(Dataset entries)
============

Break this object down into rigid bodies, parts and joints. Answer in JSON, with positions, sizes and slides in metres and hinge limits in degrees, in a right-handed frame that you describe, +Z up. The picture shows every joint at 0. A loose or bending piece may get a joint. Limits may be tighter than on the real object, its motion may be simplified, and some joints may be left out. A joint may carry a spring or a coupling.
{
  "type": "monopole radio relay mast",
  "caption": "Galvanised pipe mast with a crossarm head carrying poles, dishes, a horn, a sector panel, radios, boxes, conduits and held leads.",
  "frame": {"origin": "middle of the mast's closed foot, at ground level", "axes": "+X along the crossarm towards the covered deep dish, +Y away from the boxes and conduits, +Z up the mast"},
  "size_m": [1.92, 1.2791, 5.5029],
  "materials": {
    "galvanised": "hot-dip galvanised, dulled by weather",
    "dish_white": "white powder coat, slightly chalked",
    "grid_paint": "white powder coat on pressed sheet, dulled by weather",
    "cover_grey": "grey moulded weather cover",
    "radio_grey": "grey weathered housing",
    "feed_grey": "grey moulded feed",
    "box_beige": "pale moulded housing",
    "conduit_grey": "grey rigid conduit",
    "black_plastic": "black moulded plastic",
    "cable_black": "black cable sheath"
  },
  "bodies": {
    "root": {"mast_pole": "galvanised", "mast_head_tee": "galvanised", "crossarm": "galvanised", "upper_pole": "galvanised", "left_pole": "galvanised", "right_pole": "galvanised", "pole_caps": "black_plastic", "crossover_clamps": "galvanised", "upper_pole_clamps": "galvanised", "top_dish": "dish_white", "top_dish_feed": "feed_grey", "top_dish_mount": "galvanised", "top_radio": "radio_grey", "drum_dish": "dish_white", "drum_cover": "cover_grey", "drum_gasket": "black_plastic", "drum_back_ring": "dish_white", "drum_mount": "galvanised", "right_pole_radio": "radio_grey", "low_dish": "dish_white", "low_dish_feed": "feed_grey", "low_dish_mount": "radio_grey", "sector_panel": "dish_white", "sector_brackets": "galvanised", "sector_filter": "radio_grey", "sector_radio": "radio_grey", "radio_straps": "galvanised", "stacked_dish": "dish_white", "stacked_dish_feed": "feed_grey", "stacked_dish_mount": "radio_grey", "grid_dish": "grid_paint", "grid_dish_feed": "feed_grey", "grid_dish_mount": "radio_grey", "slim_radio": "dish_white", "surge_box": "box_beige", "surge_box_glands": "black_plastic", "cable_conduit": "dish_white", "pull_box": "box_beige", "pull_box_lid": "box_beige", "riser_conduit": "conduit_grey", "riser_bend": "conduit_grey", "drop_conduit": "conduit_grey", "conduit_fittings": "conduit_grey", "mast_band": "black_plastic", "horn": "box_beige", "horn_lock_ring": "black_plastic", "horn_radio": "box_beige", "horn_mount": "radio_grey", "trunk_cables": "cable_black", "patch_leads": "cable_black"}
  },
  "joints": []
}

============

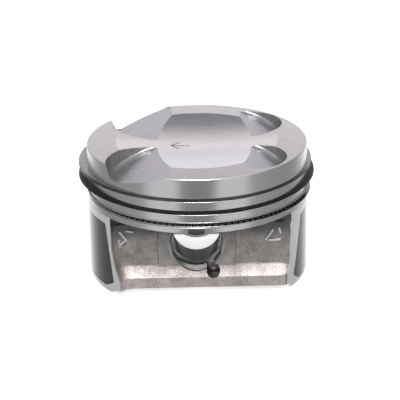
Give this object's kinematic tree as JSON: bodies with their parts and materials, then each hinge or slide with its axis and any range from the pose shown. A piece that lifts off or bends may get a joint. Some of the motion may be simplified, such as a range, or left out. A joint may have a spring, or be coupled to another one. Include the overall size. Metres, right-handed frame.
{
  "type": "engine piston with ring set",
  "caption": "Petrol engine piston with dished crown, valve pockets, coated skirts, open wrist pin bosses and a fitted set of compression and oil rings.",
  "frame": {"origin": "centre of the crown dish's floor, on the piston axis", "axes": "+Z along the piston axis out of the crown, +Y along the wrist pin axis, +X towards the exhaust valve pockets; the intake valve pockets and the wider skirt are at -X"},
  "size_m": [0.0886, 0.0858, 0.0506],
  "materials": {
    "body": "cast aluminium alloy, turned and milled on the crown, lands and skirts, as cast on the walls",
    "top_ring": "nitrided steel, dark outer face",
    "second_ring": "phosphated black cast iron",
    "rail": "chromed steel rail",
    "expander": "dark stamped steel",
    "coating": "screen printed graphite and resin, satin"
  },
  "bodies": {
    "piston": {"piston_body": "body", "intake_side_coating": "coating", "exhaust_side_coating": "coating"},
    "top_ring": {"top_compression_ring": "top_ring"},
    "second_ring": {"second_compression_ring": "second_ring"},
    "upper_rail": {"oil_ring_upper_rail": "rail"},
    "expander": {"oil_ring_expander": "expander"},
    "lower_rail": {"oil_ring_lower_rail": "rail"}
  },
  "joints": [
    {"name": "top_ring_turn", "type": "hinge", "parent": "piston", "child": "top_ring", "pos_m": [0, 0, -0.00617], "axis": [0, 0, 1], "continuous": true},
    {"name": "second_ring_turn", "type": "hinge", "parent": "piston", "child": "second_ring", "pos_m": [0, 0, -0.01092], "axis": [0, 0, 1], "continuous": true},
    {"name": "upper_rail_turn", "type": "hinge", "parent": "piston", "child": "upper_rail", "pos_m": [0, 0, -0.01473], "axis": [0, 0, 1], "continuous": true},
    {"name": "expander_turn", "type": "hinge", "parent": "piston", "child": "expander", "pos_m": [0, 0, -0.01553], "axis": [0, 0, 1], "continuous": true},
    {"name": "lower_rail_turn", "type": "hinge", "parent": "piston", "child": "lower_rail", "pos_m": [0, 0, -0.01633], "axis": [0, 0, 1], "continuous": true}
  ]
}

============

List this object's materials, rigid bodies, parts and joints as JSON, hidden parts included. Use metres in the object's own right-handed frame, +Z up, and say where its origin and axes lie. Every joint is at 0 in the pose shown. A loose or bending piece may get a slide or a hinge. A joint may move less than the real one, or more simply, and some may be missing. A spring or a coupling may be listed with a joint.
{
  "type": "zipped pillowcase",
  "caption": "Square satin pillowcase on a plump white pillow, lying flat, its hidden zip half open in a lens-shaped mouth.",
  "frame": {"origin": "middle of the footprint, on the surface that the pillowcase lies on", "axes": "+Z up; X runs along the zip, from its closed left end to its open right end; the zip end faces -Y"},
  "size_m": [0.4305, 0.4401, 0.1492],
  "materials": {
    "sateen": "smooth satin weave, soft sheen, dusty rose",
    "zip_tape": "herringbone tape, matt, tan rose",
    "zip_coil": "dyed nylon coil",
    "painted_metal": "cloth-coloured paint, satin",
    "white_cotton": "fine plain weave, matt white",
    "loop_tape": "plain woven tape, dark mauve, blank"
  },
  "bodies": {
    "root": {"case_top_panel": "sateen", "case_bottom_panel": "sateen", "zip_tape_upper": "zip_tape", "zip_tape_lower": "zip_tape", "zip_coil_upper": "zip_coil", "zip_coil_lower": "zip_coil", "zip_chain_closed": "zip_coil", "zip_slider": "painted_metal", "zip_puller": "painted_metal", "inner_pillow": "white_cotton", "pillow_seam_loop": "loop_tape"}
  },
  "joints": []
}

============

Search the entries for the word "hidden", then list each line that holds it.

■ **FULL RESPONSE**
List this object's materials, rigid bodies, parts and joints as JSON, hidden parts included. Use metres in the object's own right-handed frame, +Z up, and say where its origin and axes lie. Every joint is at 0 in the pose shown. A loose or bending piece may get a slide or a hinge. A joint may move less than the real one, or more simply, and some may be missing. A spring or a coupling may be listed with a joint.
  "caption": "Square satin pillowcase on a plump white pillow, lying flat, its hidden zip half open in a lens-shaped mouth.",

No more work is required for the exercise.